La satisfacción por las Primarias sólo se explica porque los “especialistas” más optimistas vaticinaban un millón de electores. Sin embargo, nada está dicho hasta ahora. Ni siquiera el interés por sufragar. Y el rechazo al ejercicio político sigue manteniéndose. Ayer, los grandes perdedores fueron los partidos. El éxito de Michelle Bachelet sólo lo explica su carisma y empatía con la gente. Pero los otros dos dirigentes partidarios -Claudio Orrego, democratacristiano, y José A. Gómez, radical- resultaron derrotados frente al independiente de derecha Andrés Velasco.
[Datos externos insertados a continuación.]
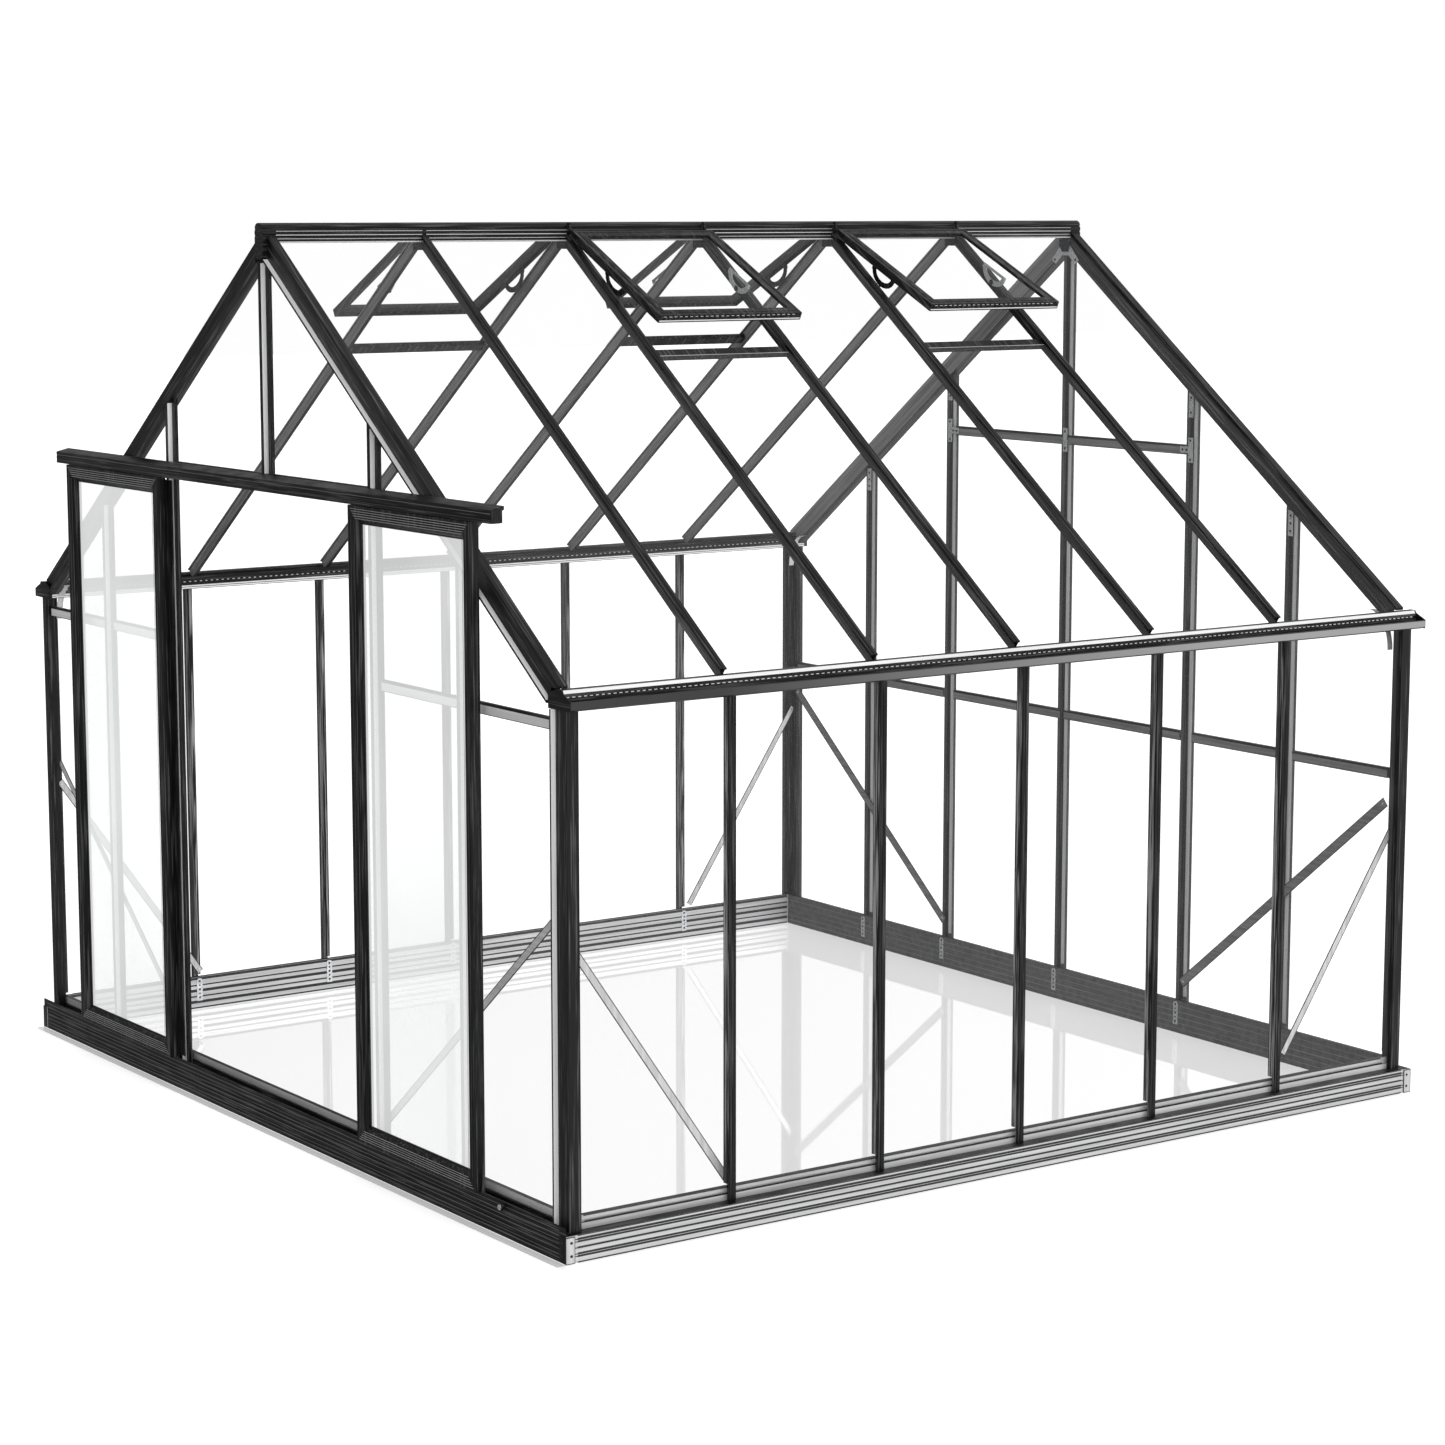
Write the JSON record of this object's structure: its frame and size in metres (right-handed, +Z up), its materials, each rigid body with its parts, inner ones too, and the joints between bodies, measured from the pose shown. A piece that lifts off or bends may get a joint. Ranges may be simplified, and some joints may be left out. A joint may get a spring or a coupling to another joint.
{
  "type": "walk-in greenhouse",
  "caption": "Walk-in gable greenhouse in black coated aluminium and glass, with double sliding doors in the gable and hinged roof vents on both slopes.",
  "frame": {"origin": "on the ground, under the middle of the whole bounding box", "axes": "+Z up, +Y from the door gable to the rear gable along the ridge, +X to the right as seen from the doors"},
  "size_m": [4.024, 3.865, 3.293],
  "materials": {
    "base_corner_fl": "satin black coated aluminium profile",
    "base_corner_fr": "satin black coated aluminium profile",
    "base_corner_rl": "satin black coated aluminium profile",
    "base_corner_rr": "satin black coated aluminium profile",
    "base_rail_front": "satin black coated aluminium profile",
    "base_rail_left": "satin black coated aluminium profile",
    "base_rail_rear": "satin black coated aluminium profile",
    "base_rail_right": "satin black coated aluminium profile",
    "corner_post_fl": "satin black coated aluminium profile",
    "corner_post_fr": "satin black coated aluminium profile",
    "corner_post_rl": "satin black coated aluminium profile",
    "corner_post_rr": "satin black coated aluminium profile",
    "door_glass_left": "clear glazing with a slight white veil",
    "door_glass_right": "clear glazing with a slight white veil",
    "door_header": "satin black coated aluminium profile",
    "door_leaf_left": "satin black coated aluminium profile",
    "door_leaf_right": "satin black coated aluminium profile",
    "door_track": "satin black coated aluminium profile",
    "front_gable_bar_centre": "satin black coated aluminium profile",
    "front_gable_bars_left": "satin black coated aluminium profile",
    "front_gable_bars_right": "satin black coated aluminium profile",
    "gable_rafter_fl": "satin black coated aluminium profile",
    "gable_rafter_fr": "satin black coated aluminium profile",
    "gable_rafter_rl": "satin black coated aluminium profile",
    "gable_rafter_rr": "satin black coated aluminium profile",
    "glass_gable_front": "clear glazing with a slight white veil",
    "glass_gable_rear": "clear glazing with a slight white veil",
    "glass_roof_left": "clear glazing with a slight white veil",
    "glass_roof_right": "clear glazing with a slight white veil",
    "glass_wall_left": "clear glazing with a slight white veil",
    "glass_wall_right": "clear glazing with a slight white veil",
    "gutter_left": "satin black coated aluminium profile",
    "gutter_right": "satin black coated aluminium profile",
    "rear_gable_bars": "satin black coated aluminium profile",
    "ridge_beam": "satin black coated aluminium profile",
    "roof_bar_left_5": "satin black coated aluminium profile",
    "roof_bar_right_1": "satin black coated aluminium profile",
    "side_bar_left_1": "satin black coated aluminium profile",
    "side_bar_left_2": "satin black coated aluminium profile",
    "side_bar_left_3": "satin black coated aluminium profile",
    "side_bar_left_4": "satin black coated aluminium profile",
    "side_bar_left_5": "satin black coated aluminium profile",
    "side_bar_right_1": "satin black coated aluminium profile",
    "side_bar_right_2": "satin black coated aluminium profile",
    "side_bar_right_3": "satin black coated aluminium profile",
    "side_bar_right_4": "satin black coated aluminium profile",
    "side_bar_right_5": "satin black coated aluminium profile",
    "vent_frame_left_1": "satin black coated aluminium profile",
    "vent_frame_left_2": "satin black coated aluminium profile",
    "vent_frame_right_1": "satin black coated aluminium profile",
    "vent_frame_right_2": "satin black coated aluminium profile",
    "vent_glass_left_1": "clear glazing with a slight white veil",
    "vent_glass_left_2": "clear glazing with a slight white veil",
    "vent_glass_right_1": "clear glazing with a slight white veil",
    "vent_glass_right_2": "clear glazing with a slight white veil",
    "vent_trimmer_left_1": "satin black coated aluminium profile",
    "vent_trimmer_left_2": "satin black coated aluminium profile",
    "vent_trimmer_right_1": "satin black coated aluminium profile",
    "vent_trimmer_right_2": "satin black coated aluminium profile"
  },
  "bodies": {
    "house": {"base_corner_fl": "base_corner_fl", "base_corner_fr": "base_corner_fr", "base_corner_rl": "base_corner_rl", "base_corner_rr": "base_corner_rr", "base_rail_front": "base_rail_front", "base_rail_left": "base_rail_left", "base_rail_rear": "base_rail_rear", "base_rail_right": "base_rail_right", "corner_post_fl": "corner_post_fl", "corner_post_fr": "corner_post_fr", "corner_post_rl": "corner_post_rl", "corner_post_rr": "corner_post_rr", "door_header": "door_header", "door_track": "door_track", "front_gable_bar_centre": "front_gable_bar_centre", "front_gable_bars_left": "front_gable_bars_left", "front_gable_bars_right": "front_gable_bars_right", "gable_rafter_fl": "gable_rafter_fl", "gable_rafter_fr": "gable_rafter_fr", "gable_rafter_rl": "gable_rafter_rl", "gable_rafter_rr": "gable_rafter_rr", "glass_gable_front": "glass_gable_front", "glass_gable_rear": "glass_gable_rear", "glass_roof_left": "glass_roof_left", "glass_roof_right": "glass_roof_right", "glass_wall_left": "glass_wall_left", "glass_wall_right": "glass_wall_right", "gutter_left": "gutter_left", "gutter_right": "gutter_right", "rear_gable_bars": "rear_gable_bars", "ridge_beam": "ridge_beam", "roof_bar_left_5": "roof_bar_left_5", "roof_bar_right_1": "roof_bar_right_1", "side_bar_left_1": "side_bar_left_1", "side_bar_left_2": "side_bar_left_2", "side_bar_left_3": "side_bar_left_3", "side_bar_left_4": "side_bar_left_4", "side_bar_left_5": "side_bar_left_5", "side_bar_right_1": "side_bar_right_1", "side_bar_right_2": "side_bar_right_2", "side_bar_right_3": "side_bar_right_3", "side_bar_right_4": "side_bar_right_4", "side_bar_right_5": "side_bar_right_5", "vent_trimmer_left_1": "vent_trimmer_left_1", "vent_trimmer_left_2": "vent_trimmer_left_2", "vent_trimmer_right_1": "vent_trimmer_right_1", "vent_trimmer_right_2": "vent_trimmer_right_2"},
    "door_left": {"door_leaf_left": "door_leaf_left", "door_glass_left": "door_glass_left"},
    "door_right": {"door_leaf_right": "door_leaf_right", "door_glass_right": "door_glass_right"},
    "vent_left_1": {"vent_frame_left_1": "vent_frame_left_1", "vent_glass_left_1": "vent_glass_left_1"},
    "vent_left_2": {"vent_frame_left_2": "vent_frame_left_2", "vent_glass_left_2": "vent_glass_left_2"},
    "vent_right_1": {"vent_frame_right_1": "vent_frame_right_1", "vent_glass_right_1": "vent_glass_right_1"},
    "vent_right_2": {"vent_frame_right_2": "vent_frame_right_2", "vent_glass_right_2": "vent_glass_right_2"}
  },
  "joints": [
    {"name": "door_left_slide", "type": "slide", "parent": "house", "child": "door_left", "axis": [-1, 0, 0], "range_m": [-0.7585, 0.04]},
    {"name": "door_right_slide", "type": "slide", "parent": "house", "child": "door_right", "axis": [1, 0, 0], "range_m": [-0.6985, 0.1]},
    {"name": "vent_right_1_hinge", "type": "hinge", "parent": "house", "child": "vent_right_1", "pos_m": [0.05, -0.2925, 3.23713], "axis": [0, -1, 0], "range_deg": [-9, 21]},
    {"name": "vent_right_2_hinge", "type": "hinge", "parent": "house", "child": "vent_right_2", "pos_m": [0.05, 0.9475, 3.23713], "axis": [0, -1, 0], "range_deg": [-11, 19]},
    {"name": "vent_left_1_hinge", "type": "hinge", "parent": "house", "child": "vent_left_1", "pos_m": [-0.05, -0.9125, 3.23713], "axis": [0, 1, 0], "range_deg": [-9, 21]},
    {"name": "vent_left_2_hinge", "type": "hinge", "parent": "house", "child": "vent_left_2", "pos_m": [-0.05, 0.3275, 3.23713], "axis": [0, 1, 0], "range_deg": [-10, 20]}
  ]
}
Este último hizo su campaña, precisamente, condenando las prácticas políticas añejas. Lo ocurrido es un claro rechazo a la patidocracia.
Y cada día aparecen nuevas realidades que dejan de manifiesto el alejamiento entre los políticos y los ciudadanos. Especialmente, la incapacidad de los primeros para descifrar la indignación popular. Una burda manifestación de ello la dio la flamante ministra de Educación, Carolina Schmidt Zaldívar. Ausente en los días de mayores movilizaciones estudiantiles del año, finalmente se conoció la razón de su desaparición. “Desgraciadamente nadie podía reemplazarme en un compromiso hecho a mi familia mucho antes de asumir como ministra de Educación, porque este 26 de junio cumplí 20 años de matrimonio. Hay momentos en la vida de una familia donde uno no puede faltar porque nadie la puede reemplazar”, dijo la secretaria de Estado.
En los tiempos de inflexión civilizatoria, las debilidades para enfrentar nuevas demandas quedan al desnudo. Tal vez la señora Schmidt debió pensar mejor si aceptaba o no una responsabilidad política como el zarandeado Ministerio de Educación. Si no lo hizo, posiblemente fue porque las exigencias de su visión de la desvalorizada política no se lo permitieron. Pero nunca es tarde. A las explicaciones de su ausencia debiera seguir su renuncia. Pero los tiempos de inflexión parecen ser permisivos, hasta que la indignación de la gente se hace patente y termina aventando todo. Es lo que siempre se ha llamado revolución.